Richard Foster, in chapter 5 of Freedom of Simplicity, speaks of living out of the Divine Center. He distinguishes between our invitation to let God into our lives, a crucial step, and our willingness to enter into God, a deeper communion, which puts God at the focal point, at the center. When God comes into us, we still maintain autonomy. But when we delve into God, we are inviting God to take control. We are resting in the arms of God, entrusting all our worries to God. This is the place of communion with God that can only be learned through the regular, disciplined practice of sabbath and prayer and simplicity of life.

Foster tells the story of Frank Laubach, who devoted his life to practicing the presence of God. Every day in his journal, he would mark down the percentage of time he figured he had been conscious of God’s presence. What a difference it would make if we were more conscious every hour of every day. I admire the Muslim practice of praying five times/day. I’d like to think I’m praying without ceasing as I go through the day, but truthfully, there are hours when I am living an autonomous life, unaware of the Holy Spirit communicating with me. How many blessings am I ignoring? How many moments of guidance do I miss? How much peace do I forfeit, all because of a lack of consciousness about the presence of God.

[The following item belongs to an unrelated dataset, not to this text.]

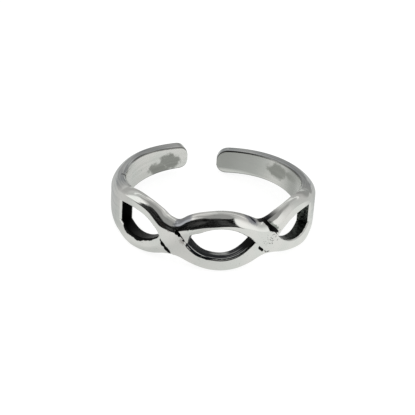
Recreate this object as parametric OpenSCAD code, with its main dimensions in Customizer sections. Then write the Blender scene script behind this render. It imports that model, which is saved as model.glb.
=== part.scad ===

Here’s what I’m going to try this week and I invite you to come away with me and do it too. I plan to pray on the hour, every waking hour for just a minute or two. And I plan to write in a journal just two or three sentences each night describing my awareness of God that day. I plan this afternoon to take the phone off the hook, close my computer and sleep for an hour or two, and then wake up and relax with my family. I will actively seek to accomplish nothing from lunch time Sunday to lunchtime Monday. To simply be and trust that God will bless the discipline of sabbath rest, to bask in the peaceful wholeness of God’s love, and to listen and wait for God to be more fully revealed to me.